A large chunk of that investment is already in the works. GM, as part of fall contract negotiations with the United Auto Workers union, agreed to invest up to $3 billion in its Detroit-Hamtramck Assembly plant so that it can build electric trucks and vans there.

The MEGA amendment allows GM to count at least $2 billion of that toward its required $3.5 billion investment. Beyond Detroit-Hamtramck, "we have not publicly announced any additional commitments," said GM spokesman Dan Flores.  

MEGA credit redemptions are expected to cost the state upward of $5.6 billion through 2030. Ford Motor Co. agreed to a $2.3 billion cap in 2015, and Fiat-Chrysler Automobiles agreed to a $1.7 billion cap that same year. State officials on Tuesday declined to provide an update on those liabilities.

GM also renegotiated its MEGA liability with the state in 2015 but refused to make any details public at that time. As part of the new deal, the automaker agreed to lift a confidentiality agreement "and be fully transparent" about the value of its outstanding credits, Mason told reporters on the call.

That's "a step in the right direction," said Mike LaFaive of the Mackinac Center for Public Policy, a free-market think tank that has urged the state to disclose more details of the MEGA tax credit deals. The state should disclose "actual claims" by qualifying companies, not just what they were offered, he said. 

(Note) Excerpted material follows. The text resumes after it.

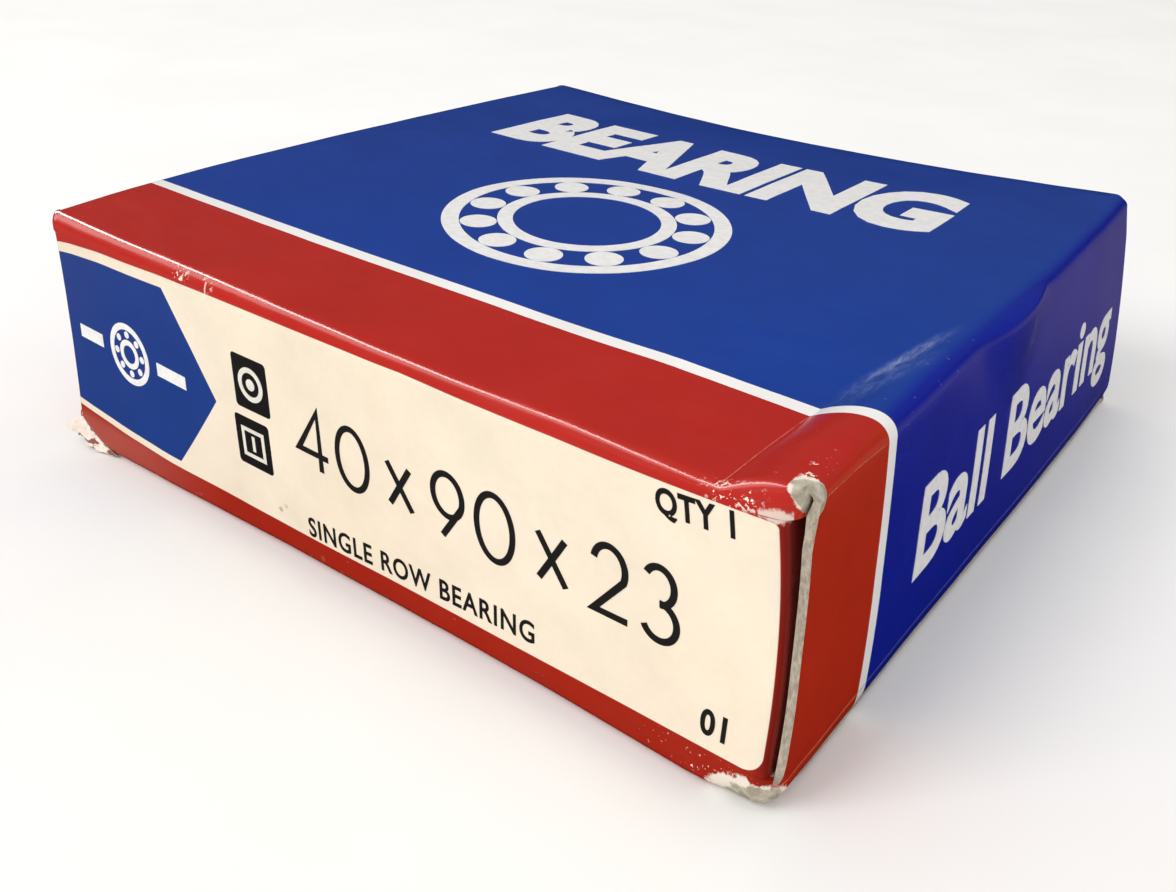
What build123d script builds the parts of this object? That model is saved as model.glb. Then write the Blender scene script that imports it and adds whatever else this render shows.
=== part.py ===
"""Boxed single-row angular contact ball bearing.

A folded board carton with a tuck closure at each end, and inside it a film-wrapped
bearing of dimension series 03: 40 mm bore, 90 mm outside diameter, 23 mm wide, with
a 40 degree contact angle, twelve balls and a window-type moulded cage.

Frame: millimetres, +Z up. The origin is the centre of the carton's base. +X runs
along the label face to its right-hand end, and +Y runs from the label face to the
back. The bearing lies flat, its axis along +Z. The two tuck closures are the
carton's -X and +X ends, and their flaps are hinged on the top panel.
"""
from build123d import *
from math import cos, sin, sqrt, tan, radians
import os

os.makedirs("parts", exist_ok=True)

# ---------------------------------------------------------------- dimensions
# Board and sleeve
board = 0.5            # thickness of the folding board
width = 93.5           # X, over the two closed end flaps
depth = 93.0           # Y, label face to back
height = 27.0          # Z
corner_r = 1.2         # rounded corners of the top and bottom panels
crease_r = 0.4         # outside radius of the long creases
wall_end = 45.6        # X where the front and back panels turn into dust flaps
base_end = 46.2        # X of the bottom panel's cut ends, under the flap folds

# Tuck closures
flap_in = width / 2 - board         # inner face of a closed end flap
flap_half = 46.2                    # half length of an end flap along Y
flap_low = 0.55                     # lower fold of an end flap
lip_len = 8.0                       # tuck lip, along its slope
lip_slope = 11.5                    # degrees, the lip springs up off the base
lip_half = 43.5                     # half length of the lip at its fold
lip_corner = 4.0                    # corner radius at the lip's free edge
lip_z = 0.6                         # underside of the lip at its fold
dust_len = 22.0                     # dust flap, along Y when closed
dust_low = 1.9                      # its lower edge at the fold
dust_top_gap = 0.6                  # drop of its upper edge at the fold
dust_taper = 0.42                   # rise per mm of the angled upper edge

# Glue flap, inside the back panel
glue_depth = 14.0
glue_half = 43.0
glue_skew = 4.0

# Bearing, series 03
bore_r = 20.0
od_r = 45.0
ring_w = 23.0
seat_z = 3.1           # bearing's lower face above the carton's base
ball_r = 15.081 / 2    # 19/32 inch balls
pitch_r = 32.5
n_balls = 12
contact = 40.0         # degrees
mid_w = ring_w / 2
groove_r = 0.52 * 2 * ball_r
race_gap = 0.06        # running clearance at each contact
inner_high_r = 29.8    # inner ring's thrust shoulder, lower side
inner_low_r = 25.15    # inner ring's relieved shoulder, upper side
inner_face_r = 24.85
outer_high_r = 35.8    # outer ring's thrust shoulder, upper side
outer_low_r = 39.85    # outer ring's relieved shoulder, lower side
outer_face_r = 40.45
edge_r = 1.5           # corner radii at the bore and the outside diameter
small_edge_r = 0.7

# Cage
pocket_gap = 0.2
cage_low, cage_high = 2.0, 20.8     # its two ends above the bearing's lower face

# Protective film
film = 0.15
film_gap = 0.06


def save(part, name):
    """Labels a finished sub-part and writes it as parts/NAME.step."""
    part.label = name
    export_step(part, f"parts/{name}.step")
    print(f"{name:26s} {part.volume:10.2f} mm3")


# ---------------------------------------------------------------- sleeve
# The four walls of the sleeve and its glued seam. They are one folded sheet, and
# each wall is a node of its own between two creases.
with BuildPart() as top_panel:
    with BuildSketch(Plane.XY.offset(height - board)):
        RectangleRounded(width, depth, corner_r)
    extrude(amount=board)
    fillet(top_panel.faces().sort_by(Axis.Z)[-1].edges(), crease_r)
save(top_panel.part, "top_panel")

with BuildPart() as bottom_panel:
    with BuildSketch(Plane.XY):
        RectangleRounded(2 * base_end, depth, corner_r)
    extrude(amount=board)
    fillet(bottom_panel.faces().sort_by(Axis.Z)[0].edges().filter_by(Axis.X), crease_r)
save(bottom_panel.part, "bottom_panel")

wall_h = height - 2 * board
with BuildPart() as front_panel:
    with BuildSketch(Plane.XZ.offset(depth / 2 - board)):
        with Locations((0, board + wall_h / 2)):
            Rectangle(2 * wall_end, wall_h)
    extrude(amount=board)
    ends = front_panel.faces().sort_by(Axis.Y)[0].edges().filter_by(Axis.Z)
    fillet(ends, crease_r)
save(front_panel.part, "front_panel")

with BuildPart() as back_panel:
    with BuildSketch(Plane.XZ.offset(-depth / 2)):
        with Locations((0, board + wall_h / 2)):
            Rectangle(2 * wall_end, wall_h)
    extrude(amount=board)
    ends = back_panel.faces().sort_by(Axis.Y)[-1].edges().filter_by(Axis.Z)
    fillet(ends, crease_r)
save(back_panel.part, "back_panel")

# The glue flap folds down from the top panel's rear crease and is glued flat to
# the back panel's inside face. Its ends are cut at a slant.
with BuildPart() as glue_flap:
    with BuildSketch(Plane.XZ.offset(-(depth / 2 - board))):
        with BuildLine():
            zt = height - board
            Polyline(
                (-glue_half, zt),
                (glue_half, zt),
                (glue_half - glue_skew, zt - glue_depth),
                (-glue_half + glue_skew, zt - glue_depth),
                close=True,
            )
        make_face()
    extrude(amount=board)
save(glue_flap.part, "glue_flap")


# ---------------------------------------------------------------- tuck closures
# Right-hand closure first. The left-hand one is its mirror image.
flap_top = height - board - 0.05
nip = 0.8              # the two lower corners are nipped off, clear of the base corners
with BuildPart() as right_end_flap:
    with BuildSketch(Plane.YZ.offset(flap_in)):
        with BuildLine():
            Polyline(
                (-flap_half, flap_top),
                (flap_half, flap_top),
                (flap_half, flap_low + nip),
                (flap_half - nip, flap_low),
                (-flap_half + nip, flap_low),
                (-flap_half, flap_low + nip),
                close=True,
            )
        make_face()
    extrude(amount=board)
    low_fold = right_end_flap.faces().sort_by(Axis.X)[-1].edges().filter_by(Axis.Y).sort_by(Axis.Z)[0]
    chamfer(low_fold, crease_r / 2)

# The lip is cut from a plane that slopes up from the flap's lower fold.
slope = radians(lip_slope)
lip_x = flap_in - 0.05
lip_plane = Plane(
    origin=(lip_x, 0, lip_z),
    x_dir=(-cos(slope), 0, sin(slope)),
    z_dir=(sin(slope), 0, cos(slope)),
)
with BuildPart() as right_tuck_lip:
    with BuildSketch(lip_plane):
        with BuildLine():
            Polyline(
                (0.1, -lip_half),
                (0.1, lip_half),
                (lip_len, lip_half - 1.6),
                (lip_len, -lip_half + 1.6),
                close=True,
            )
        make_face()
    extrude(amount=board)
    tips = right_tuck_lip.edges().filter_by(lambda e: abs(e.length - board) < 1e-3)
    tips = tips.group_by(Axis.X)[0]
    fillet(tips, lip_corner)


def dust_outline(sign):
    """Corner points (y, z) of a dust flap whose fold is on the label side (-1) or the back (+1)."""
    y0 = sign * (depth / 2 - board - 0.05)
    y1 = y0 - sign * dust_len
    zt = height - board
    return [
        (y0, dust_low),
        (y0, zt - dust_top_gap),
        (y1, zt - dust_top_gap - dust_taper * dust_len),
        (y1, dust_low + 0.9),
        (y1 + sign * 3.0, dust_low),
    ]


with BuildPart() as right_front_dust_flap:
    with BuildSketch(Plane.YZ.offset(wall_end - board)):
        with BuildLine():
            Polyline(*dust_outline(-1), close=True)
        make_face()
    extrude(amount=board)
    tip2 = right_front_dust_flap.edges().filter_by(Axis.X).group_by(Axis.Y)[-1].sort_by(Axis.Z)[-1]
    fillet(tip2, 3.0)

with BuildPart() as right_rear_dust_flap:
    with BuildSketch(Plane.YZ.offset(wall_end - board)):
        with BuildLine():
            Polyline(*dust_outline(+1), close=True)
        make_face()
    extrude(amount=board)
    tip2 = right_rear_dust_flap.edges().filter_by(Axis.X).group_by(Axis.Y)[0].sort_by(Axis.Z)[-1]
    fillet(tip2, 3.0)

with BuildPart() as left_end_flap:
    mirror(right_end_flap.part, about=Plane.YZ)
with BuildPart() as left_tuck_lip:
    mirror(right_tuck_lip.part, about=Plane.YZ)
with BuildPart() as left_front_dust_flap:
    mirror(right_front_dust_flap.part, about=Plane.YZ)
with BuildPart() as left_rear_dust_flap:
    mirror(right_rear_dust_flap.part, about=Plane.YZ)

save(right_end_flap.part, "right_end_flap")
save(right_tuck_lip.part, "right_tuck_lip")
save(right_front_dust_flap.part, "right_front_dust_flap")
save(right_rear_dust_flap.part, "right_rear_dust_flap")
save(left_end_flap.part, "left_end_flap")
save(left_tuck_lip.part, "left_tuck_lip")
save(left_front_dust_flap.part, "left_front_dust_flap")
save(left_rear_dust_flap.part, "left_rear_dust_flap")


# ---------------------------------------------------------------- bearing rings
# Each raceway is an arc a little larger than the ball. Its centre is shifted along
# the contact line, so that ball and raceway are closest at the contact angle. The
# outer ring carries the thrust on its upper side and the inner ring on its lower.
ca, sa = cos(radians(contact)), sin(radians(contact))
shift = groove_r - ball_r - race_gap
z0 = seat_z
oc_r, oc_z = pitch_r - shift * ca, z0 + mid_w - shift * sa
ic_r, ic_z = pitch_r + shift * ca, z0 + mid_w + shift * sa


def groove_z(centre_r, centre_z, r, side):
    """Height at which the raceway arc passes radius r, above (+1) or below (-1) its centre."""
    return centre_z + side * sqrt(groove_r**2 - (r - centre_r) ** 2)


with BuildPart() as outer_ring:
    with BuildSketch(Plane.XZ):
        with BuildLine():
            z_hi = groove_z(oc_r, oc_z, outer_high_r, +1)
            z_lo = groove_z(oc_r, oc_z, outer_low_r, -1)
            Polyline((outer_low_r, z_lo), (outer_face_r, z0), (od_r, z0), (od_r, z0 + ring_w), (outer_high_r, z0 + ring_w), (outer_high_r, z_hi))
            ThreePointArc((outer_high_r, z_hi), (oc_r + groove_r, oc_z), (outer_low_r, z_lo))
        make_face()
    revolve(axis=Axis.Z)
    rims = outer_ring.edges().filter_by(GeomType.CIRCLE)
    fillet([e for e in rims if abs(e.radius - od_r) < 1e-3], edge_r)
    rims = outer_ring.edges().filter_by(GeomType.CIRCLE)
    fillet([e for e in rims if abs(e.radius - outer_high_r) < 1e-3 and e.center().Z > z0 + ring_w - 0.1], small_edge_r)
    rims = outer_ring.edges().filter_by(GeomType.CIRCLE)
    fillet([e for e in rims if abs(e.radius - outer_face_r) < 1e-3], small_edge_r)
save(outer_ring.part, "outer_ring")

with BuildPart() as inner_ring:
    with BuildSketch(Plane.XZ):
        with BuildLine():
            z_hi = groove_z(ic_r, ic_z, inner_low_r, +1)
            z_lo = groove_z(ic_r, ic_z, inner_high_r, -1)
            Polyline((inner_low_r, z_hi), (inner_face_r, z0 + ring_w), (bore_r, z0 + ring_w), (bore_r, z0), (inner_high_r, z0), (inner_high_r, z_lo))
            ThreePointArc((inner_high_r, z_lo), (ic_r - groove_r, ic_z), (inner_low_r, z_hi))
        make_face()
    revolve(axis=Axis.Z)
    rims = inner_ring.edges().filter_by(GeomType.CIRCLE)
    fillet([e for e in rims if abs(e.radius - bore_r) < 1e-3], edge_r)
    rims = inner_ring.edges().filter_by(GeomType.CIRCLE)
    fillet([e for e in rims if abs(e.radius - inner_high_r) < 1e-3 and e.center().Z < z0 + 0.1], small_edge_r)
    rims = inner_ring.edges().filter_by(GeomType.CIRCLE)
    fillet([e for e in rims if abs(e.radius - inner_face_r) < 1e-3], small_edge_r)
save(inner_ring.part, "inner_ring")

# ---------------------------------------------------------------- cage
# A leaning ring: wide at the bottom, where the outer ring is relieved, and narrow
# at the top, where the outer ring's thrust shoulder comes in. Twelve ball pockets
# are cut through it, with a grease notch between each pair on the upper rim.
bar_plane = Plane(origin=(0, 0, 0), x_dir=(cos(radians(15)), sin(radians(15)), 0), z_dir=(sin(radians(15)), -cos(radians(15)), 0))
with BuildPart() as cage:
    with BuildSketch(bar_plane):
        with BuildLine():
            Polyline(
                (31.2, z0 + cage_low),
                (37.0, z0 + cage_low),
                (37.0, z0 + 4.6),
                (34.9, z0 + 18.2),
                (34.9, z0 + cage_high),
                (29.2, z0 + cage_high),
                (29.2, z0 + 18.2),
                (31.2, z0 + 4.6),
                close=True,
            )
        make_face()
    revolve(axis=Axis.Z)
    with BuildSketch(Plane.XY.offset(z0 + cage_high - 1.0)):
        with PolarLocations(pitch_r - 0.4, n_balls, start_angle=15):
            SlotCenterToCenter(2.6, 1.9)
    extrude(amount=2.0, mode=Mode.SUBTRACT)
    with PolarLocations(pitch_r, n_balls):
        with Locations((0, 0, z0 + mid_w)):
            Sphere(ball_r + pocket_gap, rotation=(0, 90, 0), mode=Mode.SUBTRACT)
save(cage.part, "cage")

# ---------------------------------------------------------------- balls
balls = []
for k in range(n_balls):
    a = radians(360 / n_balls * k)
    with BuildPart() as ball:
        with Locations((pitch_r * cos(a), pitch_r * sin(a), z0 + mid_w)):
            Sphere(ball_r)
    balls.append(ball.part)
    save(ball.part, f"ball_{k + 1:02d}")

# ---------------------------------------------------------------- protective film
# A rust-preventive film round the outside diameter, folded in over both faces of
# the outer ring.
with BuildPart() as protective_film:
    ri = od_r + film_gap
    ro = ri + film
    zb, zt = z0 - film_gap, z0 + ring_w + film_gap
    with BuildSketch(Plane.XZ):
        with BuildLine():
            Polyline(
                (41.5, zb - film),
                (ro, zb - film),
                (ro, zt + film),
                (38.0, zt + film),
                (38.0, zt),
                (ri, zt),
                (ri, zb),
                (41.5, zb),
                close=True,
            )
        make_face()
    revolve(axis=Axis.Z)
save(protective_film.part, "protective_film")
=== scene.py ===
import math, random
import bpy, bmesh
import numpy as np
from mathutils import Matrix, Vector


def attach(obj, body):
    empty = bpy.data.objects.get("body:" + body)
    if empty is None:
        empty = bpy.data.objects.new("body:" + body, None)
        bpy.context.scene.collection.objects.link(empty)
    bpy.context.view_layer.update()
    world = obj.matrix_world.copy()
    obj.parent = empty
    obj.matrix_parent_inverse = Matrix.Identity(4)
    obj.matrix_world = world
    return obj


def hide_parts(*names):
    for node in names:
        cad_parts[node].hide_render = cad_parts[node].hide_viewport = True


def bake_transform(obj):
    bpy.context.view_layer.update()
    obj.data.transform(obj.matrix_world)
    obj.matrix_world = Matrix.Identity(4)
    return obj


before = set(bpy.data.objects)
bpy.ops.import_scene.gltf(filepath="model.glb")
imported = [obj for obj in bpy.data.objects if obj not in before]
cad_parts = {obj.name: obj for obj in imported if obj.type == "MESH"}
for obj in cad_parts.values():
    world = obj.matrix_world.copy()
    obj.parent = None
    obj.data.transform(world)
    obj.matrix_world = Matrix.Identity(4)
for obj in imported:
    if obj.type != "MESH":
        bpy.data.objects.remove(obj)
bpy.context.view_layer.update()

MM = 0.001
W, D, H = 93.5, 93.0, 27.0
W2, D2 = W / 2, D / 2
T = 0.55                     # board thickness shown at cut edges
rng = np.random.default_rng(7)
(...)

The MEGA amendment terminates a separate tax credit agreement for GM's Brownstown Township battery plant, where the automaker laid off 50 workers in late 2018. But it will allow the automaker to count statewide employment numbers to qualify for other MEGA credits rather than jobs at specific facilities.

The deal also removes limits on the number of retained jobs the company can count from its Renaissance Center headquarters in Detroit and GM Technical Center in Warren.

Outstanding MEGA tax credit have proved a major headache for budget makers in recent years because of uncertainty over when qualifying companies will redeem them, which they do by filing under a Michigan Business Tax law that was otherwise repealed in 2011. 

The state collected nearly $1.3 billion in Corporate Income Taxes from other businesses last year but paid out $511.5 million in refunds to companies that filed under the Michigan Business Tax. Net collections of $770 million were down significantly from the $1.9 billion in business taxes the state was collecting a decade ago in 2010. 

GM first approached the state about renegotiating its MEGA credit agreement and both sides were interested in a deal that would be mutually beneficial, Mason said. "Certainly the reduction of the overall tax liability and creating certainly over the next 10 years on those annual caps was one consideration." 

Senate Minority Leader Jim Ananich, D-Flint, introduced legislation last fall proposing to wind down MEGA tax credit payouts over the next three years despite legal agreements between qualifying companies and the state. 

"The time has come to at least have that debate," Ananich said at the time, arguing the state hundreds of millions of dollars the state is still paying out each year would be better spent on other budget priorities.  

“Rolling back these corporate giveaways and reallocating funds to our state’s most underfunded programs will get us a long way on the journey to fund our schools, communities and roads.”

The Michigan Strategic Fund board approved the amendment to GM’s MEGA agreement on Wednesday after a brief presentation from company officials. 

Candace Butler, the automaker's global manager for economic development, called the MEGA tax credit program "a great success." GM has invested over $10 billion and added over 10,000 workers in the state since the original agreement in 2009, she said. 

"We would not have been able to do this, where we've had this kind of sustained growth and development, without the support of the state and the local communities that have embraced us as well," Butler said.

But critics have used the costly MEGA program, which was largely disbanded in 2011, as a cautionary tale to warn against major new tax credits in the state.

Investments by companies that got MEGA credits "likely would have happened anyway," said LaFaive, senior director of the Morey Fiscal Policy Initiative at the Mackinac Center.

He pointed to a 2018 analysis by Tim Bartik, senior economist at the W.E. Upjohn Institute for Employment Research in Kalamazoo, who compiled data from 34 economic development incentives nationwide and determined they were a deciding factor for investments in only 2 to 25 percent of firms that receive them. 

"What these programs effectively do is rob Peter to pay Paul," LaFaive said. "The rest of the people and businesses in the state have to pull full freight so a few select and typically large corporations get special treatment.”